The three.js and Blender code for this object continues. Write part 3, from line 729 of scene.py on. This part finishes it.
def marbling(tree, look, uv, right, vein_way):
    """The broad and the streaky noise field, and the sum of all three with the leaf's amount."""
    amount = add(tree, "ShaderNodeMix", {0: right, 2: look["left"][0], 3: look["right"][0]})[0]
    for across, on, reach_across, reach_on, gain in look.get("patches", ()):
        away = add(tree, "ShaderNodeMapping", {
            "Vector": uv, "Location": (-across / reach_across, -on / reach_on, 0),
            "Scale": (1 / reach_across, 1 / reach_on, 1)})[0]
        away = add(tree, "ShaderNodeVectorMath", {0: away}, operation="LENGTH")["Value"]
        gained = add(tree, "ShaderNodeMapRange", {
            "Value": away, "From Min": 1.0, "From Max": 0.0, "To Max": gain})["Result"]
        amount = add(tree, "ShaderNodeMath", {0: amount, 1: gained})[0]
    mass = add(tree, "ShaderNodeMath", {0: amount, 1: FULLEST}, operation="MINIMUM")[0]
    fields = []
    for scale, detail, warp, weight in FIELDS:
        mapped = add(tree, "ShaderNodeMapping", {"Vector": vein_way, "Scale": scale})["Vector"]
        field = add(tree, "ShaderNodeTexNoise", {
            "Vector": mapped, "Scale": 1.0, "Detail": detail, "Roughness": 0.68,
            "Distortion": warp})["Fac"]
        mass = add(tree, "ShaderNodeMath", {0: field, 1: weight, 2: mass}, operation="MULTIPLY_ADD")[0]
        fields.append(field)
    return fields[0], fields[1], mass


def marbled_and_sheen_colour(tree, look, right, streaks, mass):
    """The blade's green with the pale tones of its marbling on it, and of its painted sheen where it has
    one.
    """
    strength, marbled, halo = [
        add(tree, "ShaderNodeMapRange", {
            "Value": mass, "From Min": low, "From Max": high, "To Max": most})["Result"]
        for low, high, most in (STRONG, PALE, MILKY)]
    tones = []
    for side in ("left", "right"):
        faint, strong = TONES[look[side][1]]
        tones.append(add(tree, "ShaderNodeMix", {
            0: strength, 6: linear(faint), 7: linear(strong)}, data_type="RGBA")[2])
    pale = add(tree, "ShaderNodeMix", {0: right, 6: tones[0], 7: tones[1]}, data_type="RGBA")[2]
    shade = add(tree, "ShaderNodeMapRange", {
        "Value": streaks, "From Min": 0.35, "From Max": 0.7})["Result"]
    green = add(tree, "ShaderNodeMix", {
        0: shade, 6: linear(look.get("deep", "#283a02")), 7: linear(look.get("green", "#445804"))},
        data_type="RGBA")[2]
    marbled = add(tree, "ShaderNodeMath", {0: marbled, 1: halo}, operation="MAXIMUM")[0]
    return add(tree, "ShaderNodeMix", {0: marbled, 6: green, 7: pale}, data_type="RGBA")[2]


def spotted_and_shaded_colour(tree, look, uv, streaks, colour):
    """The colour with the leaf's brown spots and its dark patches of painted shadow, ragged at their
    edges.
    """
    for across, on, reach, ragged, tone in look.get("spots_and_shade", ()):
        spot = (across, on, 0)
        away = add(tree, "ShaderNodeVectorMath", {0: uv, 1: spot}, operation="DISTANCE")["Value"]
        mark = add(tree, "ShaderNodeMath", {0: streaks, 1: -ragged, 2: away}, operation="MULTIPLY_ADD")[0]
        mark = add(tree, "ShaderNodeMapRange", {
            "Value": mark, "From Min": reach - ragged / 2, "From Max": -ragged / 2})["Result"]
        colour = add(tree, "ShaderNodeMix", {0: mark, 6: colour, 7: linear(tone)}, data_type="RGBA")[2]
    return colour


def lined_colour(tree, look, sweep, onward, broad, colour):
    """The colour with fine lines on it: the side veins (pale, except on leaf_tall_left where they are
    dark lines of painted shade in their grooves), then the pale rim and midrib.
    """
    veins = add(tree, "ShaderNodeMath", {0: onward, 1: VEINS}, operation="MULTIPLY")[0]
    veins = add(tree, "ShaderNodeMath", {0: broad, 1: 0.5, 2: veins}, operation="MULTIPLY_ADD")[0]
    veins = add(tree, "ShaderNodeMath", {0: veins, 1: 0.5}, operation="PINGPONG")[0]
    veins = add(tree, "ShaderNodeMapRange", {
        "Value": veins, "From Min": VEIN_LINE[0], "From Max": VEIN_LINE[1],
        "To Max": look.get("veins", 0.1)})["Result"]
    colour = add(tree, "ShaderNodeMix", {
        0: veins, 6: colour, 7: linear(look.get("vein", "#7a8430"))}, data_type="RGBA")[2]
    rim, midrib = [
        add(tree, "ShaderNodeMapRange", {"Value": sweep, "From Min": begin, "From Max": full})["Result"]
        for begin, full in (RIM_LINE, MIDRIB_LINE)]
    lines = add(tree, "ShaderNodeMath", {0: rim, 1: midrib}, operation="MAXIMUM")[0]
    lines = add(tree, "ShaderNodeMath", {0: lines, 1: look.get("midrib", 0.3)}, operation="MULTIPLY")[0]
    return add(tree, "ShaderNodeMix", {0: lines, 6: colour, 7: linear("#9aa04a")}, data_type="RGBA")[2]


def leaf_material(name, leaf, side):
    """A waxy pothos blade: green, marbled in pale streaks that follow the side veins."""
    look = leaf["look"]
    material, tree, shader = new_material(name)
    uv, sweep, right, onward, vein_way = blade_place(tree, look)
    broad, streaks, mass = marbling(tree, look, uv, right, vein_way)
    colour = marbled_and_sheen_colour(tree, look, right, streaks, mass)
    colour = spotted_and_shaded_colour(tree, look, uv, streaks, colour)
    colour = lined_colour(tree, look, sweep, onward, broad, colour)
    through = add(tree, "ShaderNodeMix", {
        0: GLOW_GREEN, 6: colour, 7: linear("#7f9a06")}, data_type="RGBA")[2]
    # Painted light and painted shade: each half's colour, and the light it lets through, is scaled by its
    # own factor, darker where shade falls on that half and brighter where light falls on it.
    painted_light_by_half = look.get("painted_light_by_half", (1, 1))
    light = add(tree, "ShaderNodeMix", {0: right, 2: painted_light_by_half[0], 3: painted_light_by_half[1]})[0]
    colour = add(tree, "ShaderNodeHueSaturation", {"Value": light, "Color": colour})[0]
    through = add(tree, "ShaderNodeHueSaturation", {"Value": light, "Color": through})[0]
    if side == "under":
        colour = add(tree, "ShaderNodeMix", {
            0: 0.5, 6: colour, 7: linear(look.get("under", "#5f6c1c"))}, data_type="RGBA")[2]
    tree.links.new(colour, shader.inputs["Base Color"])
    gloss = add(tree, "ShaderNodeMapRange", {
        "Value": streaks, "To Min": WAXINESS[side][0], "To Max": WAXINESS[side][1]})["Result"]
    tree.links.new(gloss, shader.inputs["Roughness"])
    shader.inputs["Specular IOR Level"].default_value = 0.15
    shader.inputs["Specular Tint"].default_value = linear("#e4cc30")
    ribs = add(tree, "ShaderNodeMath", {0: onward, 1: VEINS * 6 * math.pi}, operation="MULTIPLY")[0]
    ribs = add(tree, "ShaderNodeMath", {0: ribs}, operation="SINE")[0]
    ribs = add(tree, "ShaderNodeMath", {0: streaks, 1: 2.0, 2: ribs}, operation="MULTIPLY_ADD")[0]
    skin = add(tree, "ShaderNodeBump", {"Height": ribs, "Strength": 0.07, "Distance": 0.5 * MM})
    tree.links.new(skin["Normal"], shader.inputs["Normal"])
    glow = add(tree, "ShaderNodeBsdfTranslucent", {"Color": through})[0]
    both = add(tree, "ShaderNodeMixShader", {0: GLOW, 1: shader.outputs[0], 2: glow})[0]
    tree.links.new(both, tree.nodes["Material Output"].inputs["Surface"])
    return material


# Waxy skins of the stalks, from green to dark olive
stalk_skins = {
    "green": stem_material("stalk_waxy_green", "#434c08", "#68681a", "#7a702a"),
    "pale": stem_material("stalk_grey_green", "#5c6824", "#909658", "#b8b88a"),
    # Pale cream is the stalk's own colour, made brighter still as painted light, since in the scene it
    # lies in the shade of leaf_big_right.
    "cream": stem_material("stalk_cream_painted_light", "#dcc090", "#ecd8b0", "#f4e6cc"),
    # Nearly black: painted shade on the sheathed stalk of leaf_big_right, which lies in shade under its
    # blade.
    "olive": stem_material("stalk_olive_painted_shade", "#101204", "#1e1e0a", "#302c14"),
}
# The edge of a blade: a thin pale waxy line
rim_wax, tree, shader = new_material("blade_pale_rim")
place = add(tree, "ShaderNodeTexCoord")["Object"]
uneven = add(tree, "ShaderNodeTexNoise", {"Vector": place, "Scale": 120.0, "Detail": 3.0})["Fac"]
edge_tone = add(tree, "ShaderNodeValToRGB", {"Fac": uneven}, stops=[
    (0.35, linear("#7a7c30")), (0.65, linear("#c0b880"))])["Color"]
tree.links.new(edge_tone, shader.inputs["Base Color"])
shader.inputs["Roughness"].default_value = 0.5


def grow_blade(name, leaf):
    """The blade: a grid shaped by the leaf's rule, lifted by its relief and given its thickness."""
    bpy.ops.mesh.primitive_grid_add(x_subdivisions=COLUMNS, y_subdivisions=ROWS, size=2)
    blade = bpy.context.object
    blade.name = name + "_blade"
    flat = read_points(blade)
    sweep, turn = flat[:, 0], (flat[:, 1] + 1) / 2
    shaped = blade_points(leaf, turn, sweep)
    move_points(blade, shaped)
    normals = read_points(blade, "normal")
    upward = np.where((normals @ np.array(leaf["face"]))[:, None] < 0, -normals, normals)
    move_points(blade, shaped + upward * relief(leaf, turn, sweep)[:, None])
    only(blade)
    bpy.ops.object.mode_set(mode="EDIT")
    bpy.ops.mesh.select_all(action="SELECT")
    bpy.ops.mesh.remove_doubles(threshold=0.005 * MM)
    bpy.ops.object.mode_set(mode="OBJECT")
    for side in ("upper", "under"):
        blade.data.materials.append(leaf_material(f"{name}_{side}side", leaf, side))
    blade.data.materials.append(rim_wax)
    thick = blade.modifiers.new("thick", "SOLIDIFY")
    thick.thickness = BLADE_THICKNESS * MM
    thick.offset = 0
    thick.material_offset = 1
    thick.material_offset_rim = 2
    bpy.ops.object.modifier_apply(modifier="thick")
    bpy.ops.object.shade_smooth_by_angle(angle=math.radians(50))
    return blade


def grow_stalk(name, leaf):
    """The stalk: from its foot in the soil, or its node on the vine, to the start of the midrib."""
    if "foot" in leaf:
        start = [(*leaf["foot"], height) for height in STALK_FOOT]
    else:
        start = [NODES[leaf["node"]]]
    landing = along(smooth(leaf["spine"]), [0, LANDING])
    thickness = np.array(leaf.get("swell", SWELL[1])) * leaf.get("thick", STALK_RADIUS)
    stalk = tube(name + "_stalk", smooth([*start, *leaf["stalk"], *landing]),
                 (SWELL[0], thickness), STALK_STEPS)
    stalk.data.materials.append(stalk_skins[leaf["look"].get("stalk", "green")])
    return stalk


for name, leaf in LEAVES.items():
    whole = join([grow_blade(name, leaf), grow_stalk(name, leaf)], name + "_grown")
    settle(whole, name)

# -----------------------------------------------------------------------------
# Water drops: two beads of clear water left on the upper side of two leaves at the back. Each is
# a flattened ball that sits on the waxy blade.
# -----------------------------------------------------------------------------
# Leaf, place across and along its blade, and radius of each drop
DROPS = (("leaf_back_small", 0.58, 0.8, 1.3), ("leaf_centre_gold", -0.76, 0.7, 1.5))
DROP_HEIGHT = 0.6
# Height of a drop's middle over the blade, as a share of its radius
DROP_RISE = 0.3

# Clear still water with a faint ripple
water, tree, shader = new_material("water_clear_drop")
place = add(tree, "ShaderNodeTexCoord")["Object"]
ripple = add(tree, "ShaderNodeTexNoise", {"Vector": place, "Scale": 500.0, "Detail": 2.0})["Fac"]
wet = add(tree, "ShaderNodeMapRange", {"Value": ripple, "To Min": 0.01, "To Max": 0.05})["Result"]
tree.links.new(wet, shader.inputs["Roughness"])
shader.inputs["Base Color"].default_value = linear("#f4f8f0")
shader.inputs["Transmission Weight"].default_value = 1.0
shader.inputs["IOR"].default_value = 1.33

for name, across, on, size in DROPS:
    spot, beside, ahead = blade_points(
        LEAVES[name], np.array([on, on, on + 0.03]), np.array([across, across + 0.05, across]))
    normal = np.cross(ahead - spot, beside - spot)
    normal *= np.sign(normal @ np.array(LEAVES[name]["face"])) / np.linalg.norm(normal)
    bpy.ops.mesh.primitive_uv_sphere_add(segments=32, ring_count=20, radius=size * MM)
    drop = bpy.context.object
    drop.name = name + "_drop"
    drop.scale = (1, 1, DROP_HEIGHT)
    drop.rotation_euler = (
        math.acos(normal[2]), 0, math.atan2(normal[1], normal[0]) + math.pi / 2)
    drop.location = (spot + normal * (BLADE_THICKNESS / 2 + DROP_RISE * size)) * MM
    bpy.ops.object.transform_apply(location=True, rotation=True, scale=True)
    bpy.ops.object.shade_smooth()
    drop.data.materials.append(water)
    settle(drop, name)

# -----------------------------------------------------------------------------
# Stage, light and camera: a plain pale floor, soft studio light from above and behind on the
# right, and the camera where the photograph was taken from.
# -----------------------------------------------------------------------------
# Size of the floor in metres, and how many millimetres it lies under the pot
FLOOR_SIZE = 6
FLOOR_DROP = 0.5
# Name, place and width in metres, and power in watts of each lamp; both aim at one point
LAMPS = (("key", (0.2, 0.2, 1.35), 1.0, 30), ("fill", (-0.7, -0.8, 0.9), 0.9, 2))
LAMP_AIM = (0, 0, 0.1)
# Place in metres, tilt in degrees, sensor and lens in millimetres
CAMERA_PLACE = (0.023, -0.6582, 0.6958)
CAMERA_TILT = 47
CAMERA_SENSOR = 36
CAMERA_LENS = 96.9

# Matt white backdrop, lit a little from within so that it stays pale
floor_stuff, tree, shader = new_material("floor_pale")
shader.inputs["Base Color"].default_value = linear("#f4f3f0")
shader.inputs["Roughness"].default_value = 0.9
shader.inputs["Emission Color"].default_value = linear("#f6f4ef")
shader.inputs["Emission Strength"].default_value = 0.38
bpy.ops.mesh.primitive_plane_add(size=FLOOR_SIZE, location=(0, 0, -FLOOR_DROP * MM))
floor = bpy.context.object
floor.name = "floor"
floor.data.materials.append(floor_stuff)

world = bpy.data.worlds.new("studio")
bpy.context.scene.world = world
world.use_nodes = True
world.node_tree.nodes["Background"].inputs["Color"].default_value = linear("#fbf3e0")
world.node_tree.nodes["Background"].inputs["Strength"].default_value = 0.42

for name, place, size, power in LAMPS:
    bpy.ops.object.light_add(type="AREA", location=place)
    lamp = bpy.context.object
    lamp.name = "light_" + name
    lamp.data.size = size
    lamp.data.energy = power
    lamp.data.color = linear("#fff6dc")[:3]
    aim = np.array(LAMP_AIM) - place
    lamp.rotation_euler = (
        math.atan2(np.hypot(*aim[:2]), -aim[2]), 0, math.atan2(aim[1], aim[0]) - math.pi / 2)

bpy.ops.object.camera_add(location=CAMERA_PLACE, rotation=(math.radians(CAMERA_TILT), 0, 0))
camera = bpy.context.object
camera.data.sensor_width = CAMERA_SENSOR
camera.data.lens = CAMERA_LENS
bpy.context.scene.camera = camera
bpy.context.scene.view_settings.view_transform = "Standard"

---

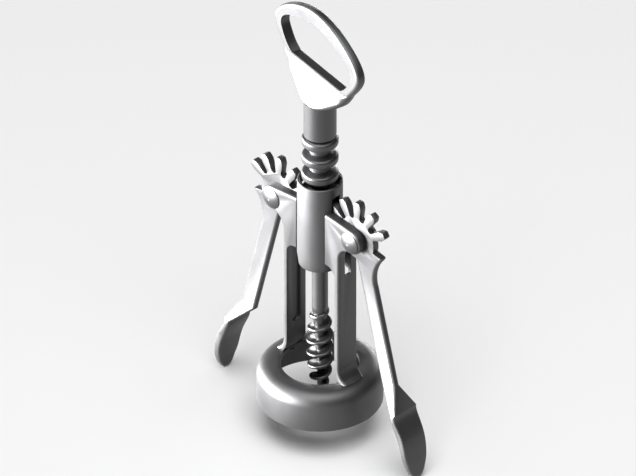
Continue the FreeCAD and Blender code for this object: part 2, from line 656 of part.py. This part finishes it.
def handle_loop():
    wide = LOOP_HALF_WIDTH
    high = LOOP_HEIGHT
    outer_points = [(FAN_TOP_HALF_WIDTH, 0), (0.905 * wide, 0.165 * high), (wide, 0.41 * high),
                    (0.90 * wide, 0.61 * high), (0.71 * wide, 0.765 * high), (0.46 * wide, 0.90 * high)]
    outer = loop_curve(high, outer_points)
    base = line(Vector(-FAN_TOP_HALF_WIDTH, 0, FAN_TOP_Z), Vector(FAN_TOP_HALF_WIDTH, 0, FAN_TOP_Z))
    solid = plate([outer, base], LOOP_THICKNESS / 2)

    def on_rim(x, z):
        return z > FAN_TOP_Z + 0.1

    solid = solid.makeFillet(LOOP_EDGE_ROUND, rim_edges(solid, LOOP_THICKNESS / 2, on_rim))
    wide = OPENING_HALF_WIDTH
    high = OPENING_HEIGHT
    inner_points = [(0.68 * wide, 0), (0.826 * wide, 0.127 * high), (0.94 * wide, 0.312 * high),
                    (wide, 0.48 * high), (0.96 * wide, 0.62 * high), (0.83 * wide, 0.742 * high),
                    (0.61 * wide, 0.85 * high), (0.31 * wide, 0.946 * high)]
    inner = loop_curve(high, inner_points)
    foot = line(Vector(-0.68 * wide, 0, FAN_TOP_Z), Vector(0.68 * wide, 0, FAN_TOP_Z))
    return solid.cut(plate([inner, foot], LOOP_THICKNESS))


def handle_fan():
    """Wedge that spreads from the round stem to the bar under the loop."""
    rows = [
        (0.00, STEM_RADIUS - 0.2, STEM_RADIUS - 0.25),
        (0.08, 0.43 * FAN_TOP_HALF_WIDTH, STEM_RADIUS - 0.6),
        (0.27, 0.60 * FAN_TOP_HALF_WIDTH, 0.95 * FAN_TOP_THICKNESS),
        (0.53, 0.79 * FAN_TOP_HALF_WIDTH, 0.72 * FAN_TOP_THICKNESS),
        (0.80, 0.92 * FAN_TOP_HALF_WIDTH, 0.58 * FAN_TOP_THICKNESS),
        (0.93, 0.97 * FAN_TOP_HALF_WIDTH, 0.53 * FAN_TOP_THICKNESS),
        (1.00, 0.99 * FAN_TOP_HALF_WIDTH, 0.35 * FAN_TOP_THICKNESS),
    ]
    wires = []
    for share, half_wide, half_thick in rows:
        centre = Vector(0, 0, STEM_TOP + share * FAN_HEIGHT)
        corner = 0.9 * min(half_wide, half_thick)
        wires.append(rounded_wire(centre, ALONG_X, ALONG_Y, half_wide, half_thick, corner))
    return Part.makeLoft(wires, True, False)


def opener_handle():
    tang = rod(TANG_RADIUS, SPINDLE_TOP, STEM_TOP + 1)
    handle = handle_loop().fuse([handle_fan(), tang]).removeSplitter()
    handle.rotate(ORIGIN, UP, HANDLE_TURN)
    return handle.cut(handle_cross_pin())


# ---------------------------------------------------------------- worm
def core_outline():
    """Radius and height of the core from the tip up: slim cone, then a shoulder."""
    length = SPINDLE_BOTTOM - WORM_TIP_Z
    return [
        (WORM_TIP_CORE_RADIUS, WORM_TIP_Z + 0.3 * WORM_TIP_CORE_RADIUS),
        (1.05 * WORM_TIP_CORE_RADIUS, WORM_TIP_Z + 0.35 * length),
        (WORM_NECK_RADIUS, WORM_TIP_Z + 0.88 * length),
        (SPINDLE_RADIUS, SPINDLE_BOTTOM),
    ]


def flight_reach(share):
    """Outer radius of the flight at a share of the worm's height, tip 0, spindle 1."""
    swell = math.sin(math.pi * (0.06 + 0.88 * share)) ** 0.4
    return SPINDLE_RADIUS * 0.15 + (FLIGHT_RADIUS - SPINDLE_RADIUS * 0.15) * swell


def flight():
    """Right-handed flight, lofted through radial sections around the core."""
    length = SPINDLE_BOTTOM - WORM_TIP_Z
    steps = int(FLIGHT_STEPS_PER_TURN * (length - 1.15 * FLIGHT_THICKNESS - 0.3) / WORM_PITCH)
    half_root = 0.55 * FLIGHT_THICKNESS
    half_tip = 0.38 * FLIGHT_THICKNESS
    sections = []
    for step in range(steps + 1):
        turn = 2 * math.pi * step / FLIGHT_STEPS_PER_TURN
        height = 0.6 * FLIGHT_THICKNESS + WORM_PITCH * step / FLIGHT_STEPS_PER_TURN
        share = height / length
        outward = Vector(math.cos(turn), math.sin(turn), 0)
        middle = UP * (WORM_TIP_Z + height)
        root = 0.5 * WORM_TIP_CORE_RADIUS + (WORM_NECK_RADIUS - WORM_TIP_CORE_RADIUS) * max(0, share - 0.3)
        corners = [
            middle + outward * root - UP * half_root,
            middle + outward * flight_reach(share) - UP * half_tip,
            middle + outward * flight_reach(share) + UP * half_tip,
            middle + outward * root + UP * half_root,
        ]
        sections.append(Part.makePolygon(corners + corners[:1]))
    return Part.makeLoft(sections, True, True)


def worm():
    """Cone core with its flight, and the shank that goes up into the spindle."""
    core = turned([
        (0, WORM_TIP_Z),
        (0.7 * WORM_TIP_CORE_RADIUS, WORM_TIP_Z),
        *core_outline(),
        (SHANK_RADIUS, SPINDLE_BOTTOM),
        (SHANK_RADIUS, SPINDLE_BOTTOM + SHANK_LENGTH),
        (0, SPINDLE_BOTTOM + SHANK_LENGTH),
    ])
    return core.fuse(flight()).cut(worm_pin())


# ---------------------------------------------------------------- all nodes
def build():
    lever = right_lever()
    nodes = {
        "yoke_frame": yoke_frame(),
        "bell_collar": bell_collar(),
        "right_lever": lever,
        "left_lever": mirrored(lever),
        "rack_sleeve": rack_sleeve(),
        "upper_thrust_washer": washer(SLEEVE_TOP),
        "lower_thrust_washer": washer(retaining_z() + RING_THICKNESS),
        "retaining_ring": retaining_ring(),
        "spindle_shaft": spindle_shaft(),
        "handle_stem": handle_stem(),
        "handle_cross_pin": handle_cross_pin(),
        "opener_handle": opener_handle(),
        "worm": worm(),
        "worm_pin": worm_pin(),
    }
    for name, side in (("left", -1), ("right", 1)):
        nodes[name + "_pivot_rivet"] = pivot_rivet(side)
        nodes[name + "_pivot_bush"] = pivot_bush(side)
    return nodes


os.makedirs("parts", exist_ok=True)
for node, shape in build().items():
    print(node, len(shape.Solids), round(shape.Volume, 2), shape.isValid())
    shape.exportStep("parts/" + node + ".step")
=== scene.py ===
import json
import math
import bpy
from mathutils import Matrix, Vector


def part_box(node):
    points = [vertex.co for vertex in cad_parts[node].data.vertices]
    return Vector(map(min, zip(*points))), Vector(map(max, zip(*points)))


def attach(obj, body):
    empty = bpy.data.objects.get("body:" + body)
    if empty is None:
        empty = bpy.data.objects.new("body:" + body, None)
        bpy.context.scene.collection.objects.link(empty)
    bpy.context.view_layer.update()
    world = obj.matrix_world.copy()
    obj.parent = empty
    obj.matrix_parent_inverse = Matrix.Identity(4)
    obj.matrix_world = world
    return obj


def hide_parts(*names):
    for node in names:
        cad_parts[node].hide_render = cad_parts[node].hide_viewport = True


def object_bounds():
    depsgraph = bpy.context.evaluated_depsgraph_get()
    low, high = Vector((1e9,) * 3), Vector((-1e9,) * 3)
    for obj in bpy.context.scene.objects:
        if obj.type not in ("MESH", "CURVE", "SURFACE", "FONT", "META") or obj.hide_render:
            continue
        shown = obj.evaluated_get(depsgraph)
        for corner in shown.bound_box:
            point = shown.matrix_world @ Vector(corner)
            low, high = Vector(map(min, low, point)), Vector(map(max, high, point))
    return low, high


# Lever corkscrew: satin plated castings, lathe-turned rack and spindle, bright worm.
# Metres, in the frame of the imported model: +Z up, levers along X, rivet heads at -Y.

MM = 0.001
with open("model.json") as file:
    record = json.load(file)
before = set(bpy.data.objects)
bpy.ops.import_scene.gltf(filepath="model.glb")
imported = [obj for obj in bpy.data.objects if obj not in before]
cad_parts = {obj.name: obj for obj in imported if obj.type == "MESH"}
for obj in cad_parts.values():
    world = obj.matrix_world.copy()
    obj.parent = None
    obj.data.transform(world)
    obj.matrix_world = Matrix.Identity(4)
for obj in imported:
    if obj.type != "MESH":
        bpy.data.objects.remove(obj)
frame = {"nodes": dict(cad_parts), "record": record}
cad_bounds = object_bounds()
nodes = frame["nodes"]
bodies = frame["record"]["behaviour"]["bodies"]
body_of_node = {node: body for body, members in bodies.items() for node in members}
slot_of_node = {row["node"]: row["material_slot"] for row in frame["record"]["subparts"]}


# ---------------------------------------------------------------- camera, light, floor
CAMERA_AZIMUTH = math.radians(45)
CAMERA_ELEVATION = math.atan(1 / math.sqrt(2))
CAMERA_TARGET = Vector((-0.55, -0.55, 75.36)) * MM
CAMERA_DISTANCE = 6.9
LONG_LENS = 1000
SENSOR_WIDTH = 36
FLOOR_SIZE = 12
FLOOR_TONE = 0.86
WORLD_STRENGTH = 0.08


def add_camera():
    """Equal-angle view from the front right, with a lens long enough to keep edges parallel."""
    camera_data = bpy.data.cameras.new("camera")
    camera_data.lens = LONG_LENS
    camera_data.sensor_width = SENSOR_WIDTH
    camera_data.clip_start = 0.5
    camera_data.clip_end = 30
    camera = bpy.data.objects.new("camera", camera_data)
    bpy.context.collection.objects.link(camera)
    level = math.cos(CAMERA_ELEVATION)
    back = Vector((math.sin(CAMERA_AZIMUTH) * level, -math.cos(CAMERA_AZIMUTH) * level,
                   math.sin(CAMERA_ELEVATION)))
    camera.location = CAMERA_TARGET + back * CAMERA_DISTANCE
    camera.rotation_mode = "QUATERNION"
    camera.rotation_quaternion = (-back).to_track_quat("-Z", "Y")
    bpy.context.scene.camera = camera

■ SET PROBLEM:
Look through the entries above and quote exactly the lines from the line with "return nodes" to the line with "if empty is", counting both of those lines.

■ RESPONSE:
    return nodes


os.makedirs("parts", exist_ok=True)
for node, shape in build().items():
    print(node, len(shape.Solids), round(shape.Volume, 2), shape.isValid())
    shape.exportStep("parts/" + node + ".step")
=== scene.py ===
import json
import math
import bpy
from mathutils import Matrix, Vector


def part_box(node):
    points = [vertex.co for vertex in cad_parts[node].data.vertices]
    return Vector(map(min, zip(*points))), Vector(map(max, zip(*points)))


def attach(obj, body):
    empty = bpy.data.objects.get("body:" + body)
    if empty is None:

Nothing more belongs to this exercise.